Prato N, Morris L, Mazive E, Vahidnia F, Stehr M. (2006). Relationship between HIV risk perception and condom use: Evidence from a population based survey in Mozambique. International family planning perspectives, 32 (4): 192-200.

StatsSA. (2014). Work & Labour force. Retrieved at 10:00 on August 17, 2014 from http://beta2.statssa.gov.za/?page_id=737&id=1

What is religious freedom anyway?

I was struggling to get inspiration for a post then I remembered how I enjoy talking about religion and maybe I could think of something relating to that. I love watching Grey’s Anatomy and I remembered watching an episode about an ethical dilemma (of which there is no shortage of in the programme) which involved a strong religious view.

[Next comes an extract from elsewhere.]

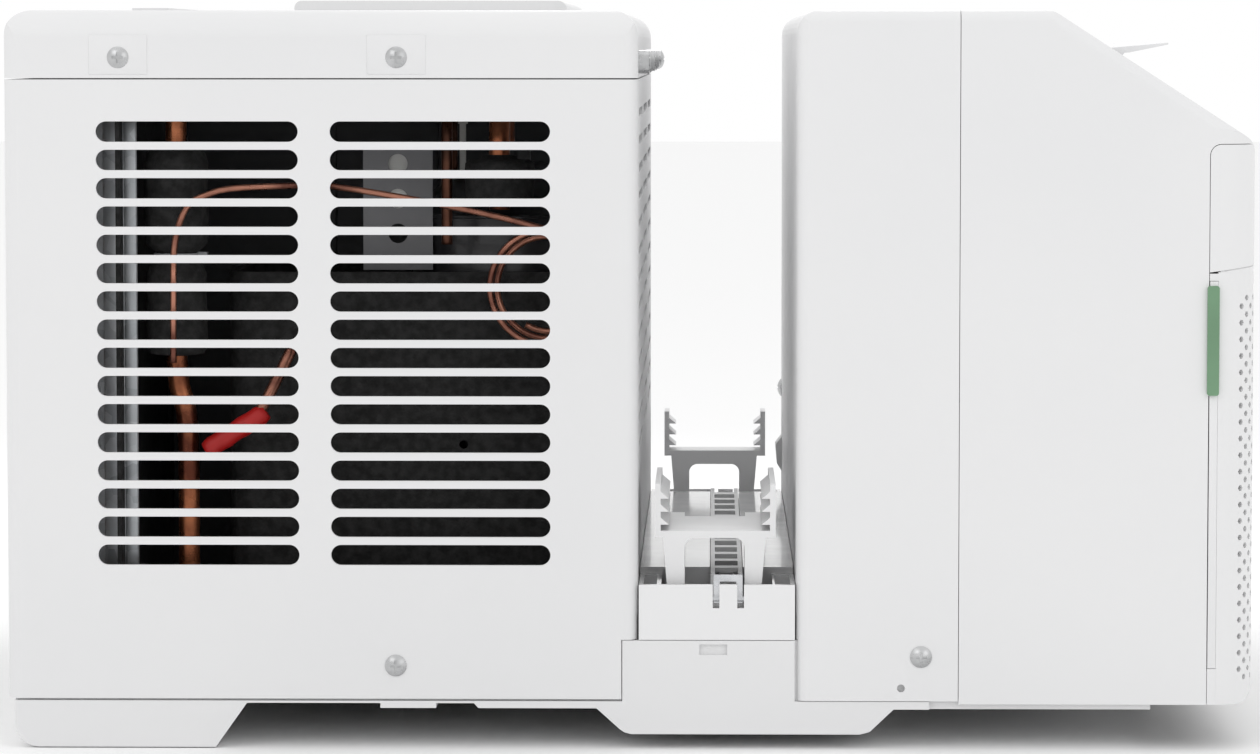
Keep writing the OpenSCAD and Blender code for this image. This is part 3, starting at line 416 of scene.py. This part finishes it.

I found it, and re-watched it, now finally I have my inspiration for this post 🙂 

The dilemma

In episode 13 of season 9, a teenage boy is rushed into the ER after sustaining serious injuries after getting hit by a car while skateboarding. The boy has some serious heart problems and is losing a lot of blood, he desperately needs a blood transfusion. The doctor orders a few units of blood and at that moment a tag falls out from the boy’s pocket, which says that he is a Johovah’s Witness, which changes everything. Johovah’s Witnesses cannot accept any form of blood transfusion, even in life-or-death situations. 

The doctor is forced to stop the blood from being administered, perform heart surgery without any extra blood and watch as she does everything she possibly can to save her patient before he passes away. An intern doctor felt horrified at this situation and tried acting against her orders by giving him blood, she was caught out just before it was connected to him. She could not understand how you could abide by a religious rule that she thought was not at the best interest of the patient. 

The patient soon passed away.

The problem was that the patient was a minor and his parents had to make the decision to not give him blood. The child could of had a different religious belief and if able to might of made a different decision. But the doctors had to trust that the parents included this into their decision-making process.  

Is religion really that important? 

We as medical professionals need to respect each and every view of our patient, including their religious beliefs, because that is what’s important to the patient. Even if it differs from our own beliefs. Religion is often a huge part of a patient’s identity and it is just as important as every other aspect of the patient’s life. It would be wrong not to respect it.

But should a religious rule control medical decisions, especially ones that are in conflict with ‘the best medical treatment for the patient’? Who even determines that? 

On the other hand

Being a doctor and having to make that decision must be so hard. It is (for some) going against your own morals, going against your innate tendency to do good for your patient. On the one hand you would be going against the patient’s right to the best medical treatment, but giving the patient treatment that is contrary to the their belief would not be giving the patient their right to autonomy. To go against something you believe in for the sake of remaining ethically correct is hard. Incredibly hard, impossible for some.

What is the solution?

There is no easy answer. In the end, you cannot break ethical code just to satisfy your own needs. Finding a solution should be personalised because we are all have different beliefs. Somewhere in the process we need to change our mindset that spirituality is important and needs to be taken into account. And sometimes we need to accept that we may not always know what is ‘best’ for our patients. 

I personally would find this really hard if I were in that ‘Grey’s’ situation, I would feel very conflicted. But it doesn’t come down to what I feel, it comes down to what is right for the patient and I must learn to accept that.